Input data
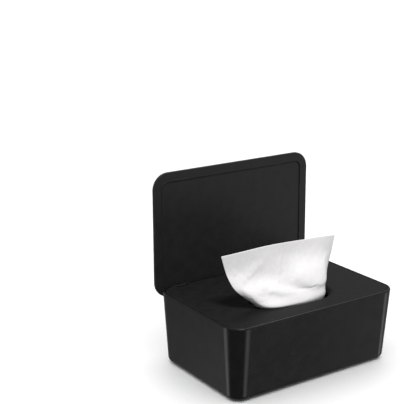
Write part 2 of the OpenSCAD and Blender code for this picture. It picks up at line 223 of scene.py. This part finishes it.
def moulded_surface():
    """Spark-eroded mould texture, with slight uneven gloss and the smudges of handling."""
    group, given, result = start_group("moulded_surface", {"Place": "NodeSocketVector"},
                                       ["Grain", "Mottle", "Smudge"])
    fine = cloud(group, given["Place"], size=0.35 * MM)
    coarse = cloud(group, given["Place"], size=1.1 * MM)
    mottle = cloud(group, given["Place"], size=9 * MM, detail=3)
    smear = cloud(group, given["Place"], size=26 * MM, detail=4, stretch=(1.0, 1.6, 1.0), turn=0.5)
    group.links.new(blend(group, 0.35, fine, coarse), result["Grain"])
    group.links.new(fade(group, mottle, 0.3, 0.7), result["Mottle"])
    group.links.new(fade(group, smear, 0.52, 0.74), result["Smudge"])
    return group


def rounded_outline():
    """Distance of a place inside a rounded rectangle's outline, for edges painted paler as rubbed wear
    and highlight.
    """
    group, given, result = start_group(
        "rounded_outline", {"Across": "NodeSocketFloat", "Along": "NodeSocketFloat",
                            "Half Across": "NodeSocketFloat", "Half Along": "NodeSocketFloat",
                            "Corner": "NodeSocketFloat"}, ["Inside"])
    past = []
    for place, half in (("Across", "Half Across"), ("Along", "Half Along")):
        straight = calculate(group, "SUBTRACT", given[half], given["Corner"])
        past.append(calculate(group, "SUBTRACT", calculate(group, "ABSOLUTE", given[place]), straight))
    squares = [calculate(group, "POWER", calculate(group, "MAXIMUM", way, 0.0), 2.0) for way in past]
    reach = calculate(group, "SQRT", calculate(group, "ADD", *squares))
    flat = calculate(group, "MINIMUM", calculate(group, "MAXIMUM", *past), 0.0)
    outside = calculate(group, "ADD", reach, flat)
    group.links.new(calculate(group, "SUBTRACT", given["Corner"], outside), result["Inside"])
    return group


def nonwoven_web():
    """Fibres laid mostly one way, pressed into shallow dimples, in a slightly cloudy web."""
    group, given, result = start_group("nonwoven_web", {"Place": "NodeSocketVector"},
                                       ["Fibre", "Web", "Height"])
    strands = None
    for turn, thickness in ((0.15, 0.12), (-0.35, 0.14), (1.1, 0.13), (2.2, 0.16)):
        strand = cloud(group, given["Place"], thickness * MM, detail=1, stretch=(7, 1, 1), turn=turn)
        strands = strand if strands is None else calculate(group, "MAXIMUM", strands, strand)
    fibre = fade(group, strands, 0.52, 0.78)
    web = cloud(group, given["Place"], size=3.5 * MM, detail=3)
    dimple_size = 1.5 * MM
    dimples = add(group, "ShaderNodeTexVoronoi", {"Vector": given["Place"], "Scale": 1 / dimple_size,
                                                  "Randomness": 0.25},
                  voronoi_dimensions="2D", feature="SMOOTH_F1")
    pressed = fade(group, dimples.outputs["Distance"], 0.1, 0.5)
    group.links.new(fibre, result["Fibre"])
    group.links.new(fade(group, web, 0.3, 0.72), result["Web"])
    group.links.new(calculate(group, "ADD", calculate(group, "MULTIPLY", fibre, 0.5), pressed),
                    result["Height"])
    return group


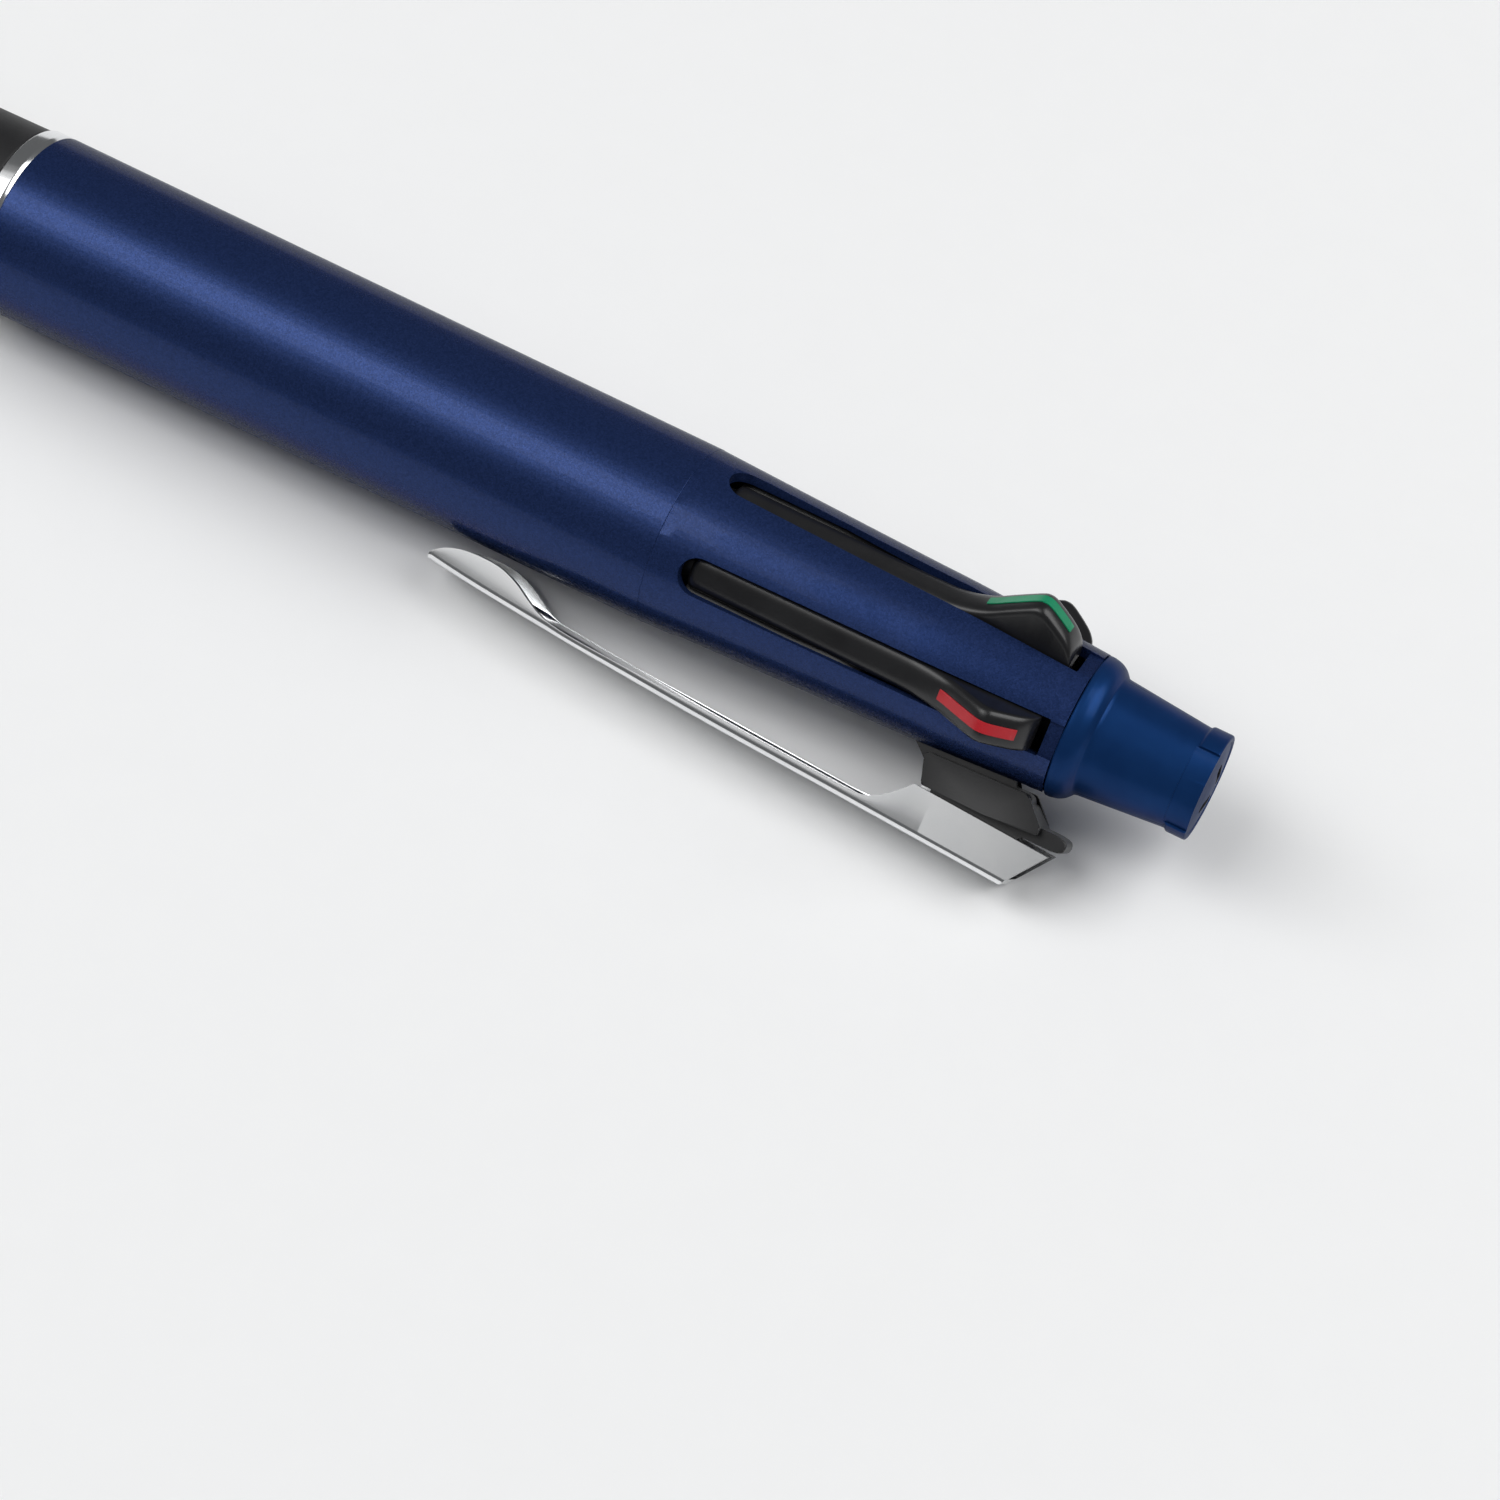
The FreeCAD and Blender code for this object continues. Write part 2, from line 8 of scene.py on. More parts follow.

Your task
Write out the entries above once more, without altering anything.

Output of the task
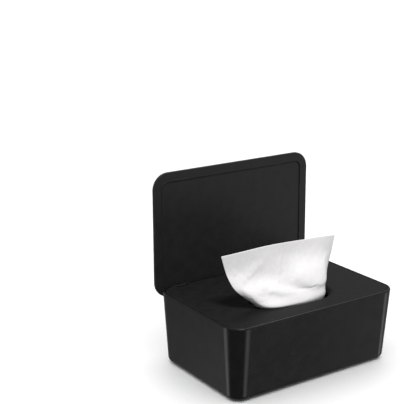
Write part 2 of the OpenSCAD and Blender code for this picture. It picks up at line 223 of scene.py. This part finishes it.
def moulded_surface():
    """Spark-eroded mould texture, with slight uneven gloss and the smudges of handling."""
    group, given, result = start_group("moulded_surface", {"Place": "NodeSocketVector"},
                                       ["Grain", "Mottle", "Smudge"])
    fine = cloud(group, given["Place"], size=0.35 * MM)
    coarse = cloud(group, given["Place"], size=1.1 * MM)
    mottle = cloud(group, given["Place"], size=9 * MM, detail=3)
    smear = cloud(group, given["Place"], size=26 * MM, detail=4, stretch=(1.0, 1.6, 1.0), turn=0.5)
    group.links.new(blend(group, 0.35, fine, coarse), result["Grain"])
    group.links.new(fade(group, mottle, 0.3, 0.7), result["Mottle"])
    group.links.new(fade(group, smear, 0.52, 0.74), result["Smudge"])
    return group


def rounded_outline():
    """Distance of a place inside a rounded rectangle's outline, for edges painted paler as rubbed wear
    and highlight.
    """
    group, given, result = start_group(
        "rounded_outline", {"Across": "NodeSocketFloat", "Along": "NodeSocketFloat",
                            "Half Across": "NodeSocketFloat", "Half Along": "NodeSocketFloat",
                            "Corner": "NodeSocketFloat"}, ["Inside"])
    past = []
    for place, half in (("Across", "Half Across"), ("Along", "Half Along")):
        straight = calculate(group, "SUBTRACT", given[half], given["Corner"])
        past.append(calculate(group, "SUBTRACT", calculate(group, "ABSOLUTE", given[place]), straight))
    squares = [calculate(group, "POWER", calculate(group, "MAXIMUM", way, 0.0), 2.0) for way in past]
    reach = calculate(group, "SQRT", calculate(group, "ADD", *squares))
    flat = calculate(group, "MINIMUM", calculate(group, "MAXIMUM", *past), 0.0)
    outside = calculate(group, "ADD", reach, flat)
    group.links.new(calculate(group, "SUBTRACT", given["Corner"], outside), result["Inside"])
    return group


def nonwoven_web():
    """Fibres laid mostly one way, pressed into shallow dimples, in a slightly cloudy web."""
    group, given, result = start_group("nonwoven_web", {"Place": "NodeSocketVector"},
                                       ["Fibre", "Web", "Height"])
    strands = None
    for turn, thickness in ((0.15, 0.12), (-0.35, 0.14), (1.1, 0.13), (2.2, 0.16)):
        strand = cloud(group, given["Place"], thickness * MM, detail=1, stretch=(7, 1, 1), turn=turn)
        strands = strand if strands is None else calculate(group, "MAXIMUM", strands, strand)
    fibre = fade(group, strands, 0.52, 0.78)
    web = cloud(group, given["Place"], size=3.5 * MM, detail=3)
    dimple_size = 1.5 * MM
    dimples = add(group, "ShaderNodeTexVoronoi", {"Vector": given["Place"], "Scale": 1 / dimple_size,
                                                  "Randomness": 0.25},
                  voronoi_dimensions="2D", feature="SMOOTH_F1")
    pressed = fade(group, dimples.outputs["Distance"], 0.1, 0.5)
    group.links.new(fibre, result["Fibre"])
    group.links.new(fade(group, web, 0.3, 0.72), result["Web"])
    group.links.new(calculate(group, "ADD", calculate(group, "MULTIPLY", fibre, 0.5), pressed),
                    result["Height"])
    return group


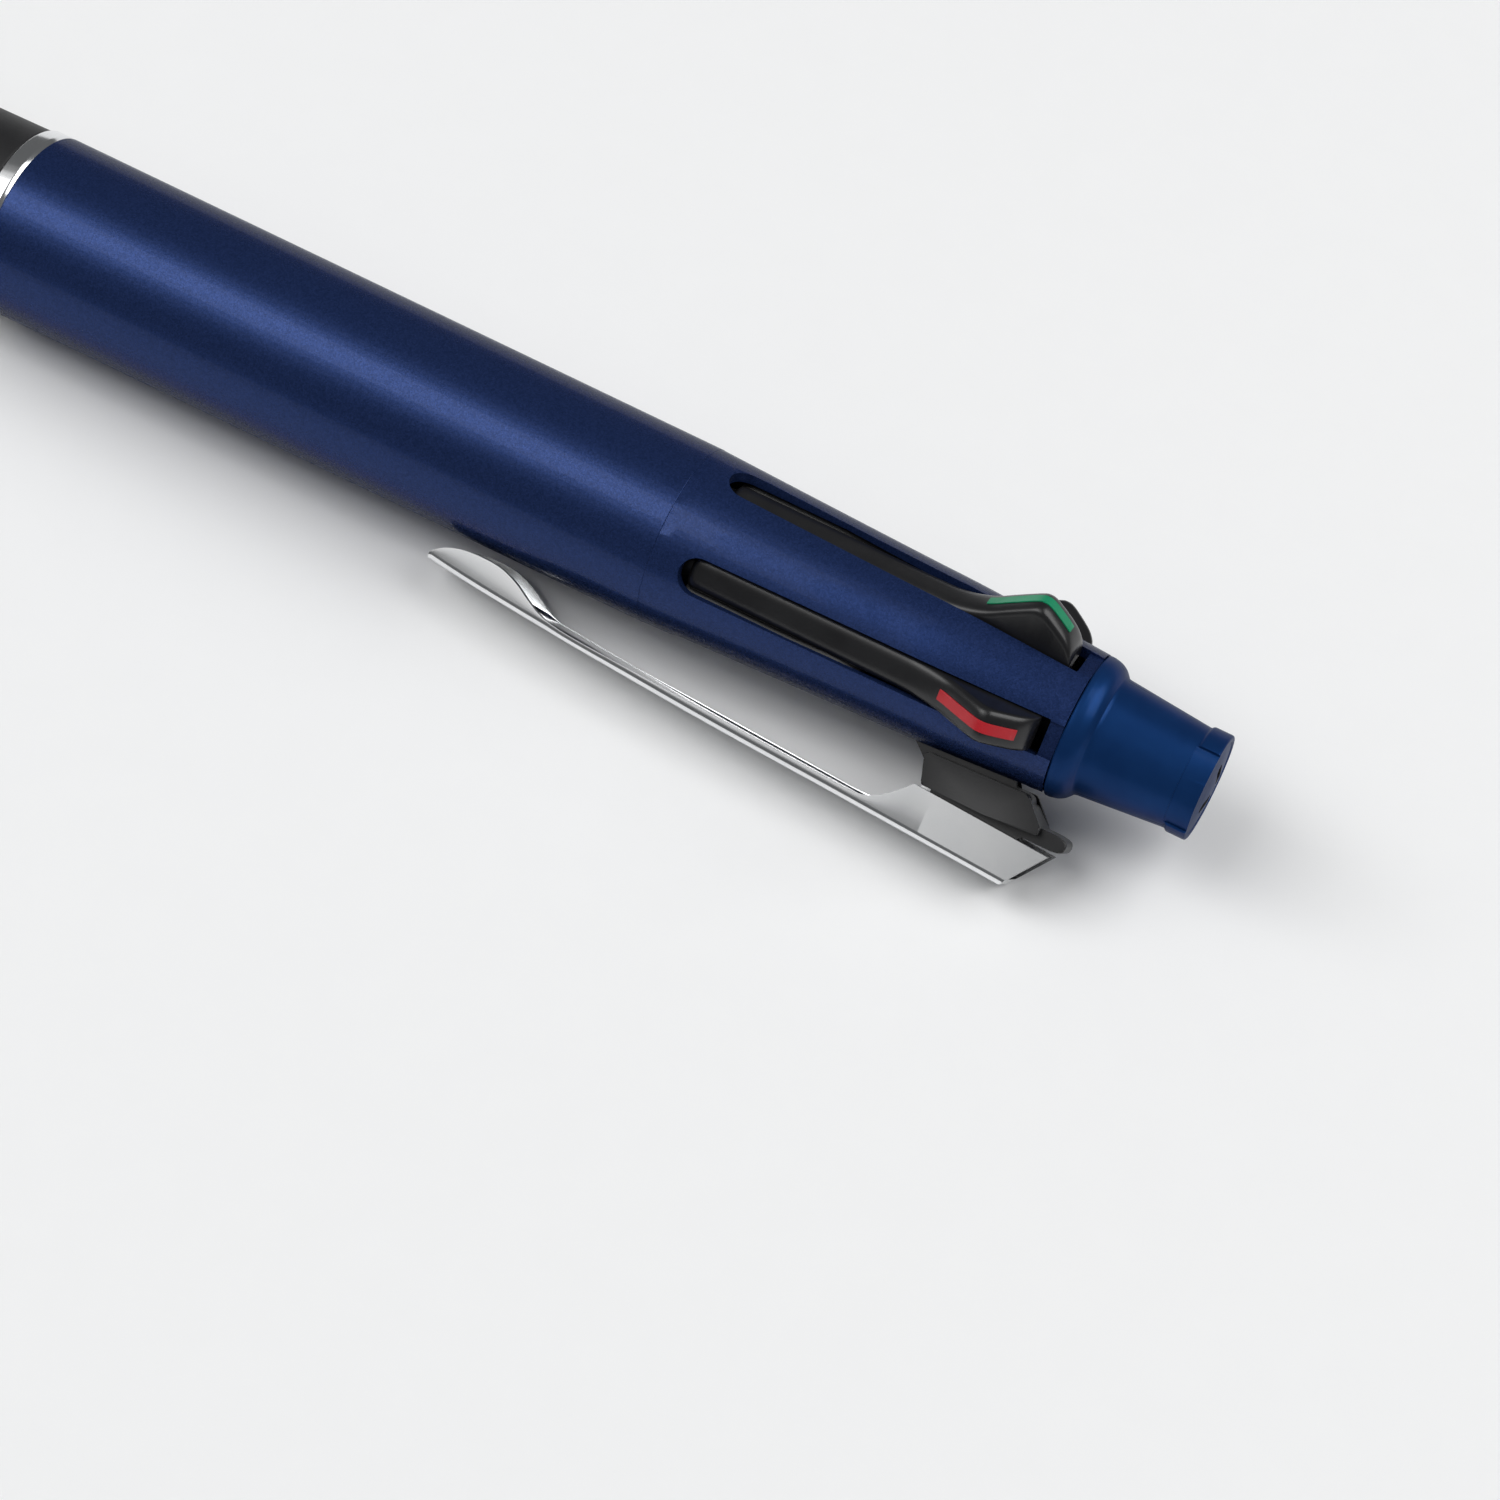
The FreeCAD and Blender code for this object continues. Write part 2, from line 8 of scene.py on. More parts follow.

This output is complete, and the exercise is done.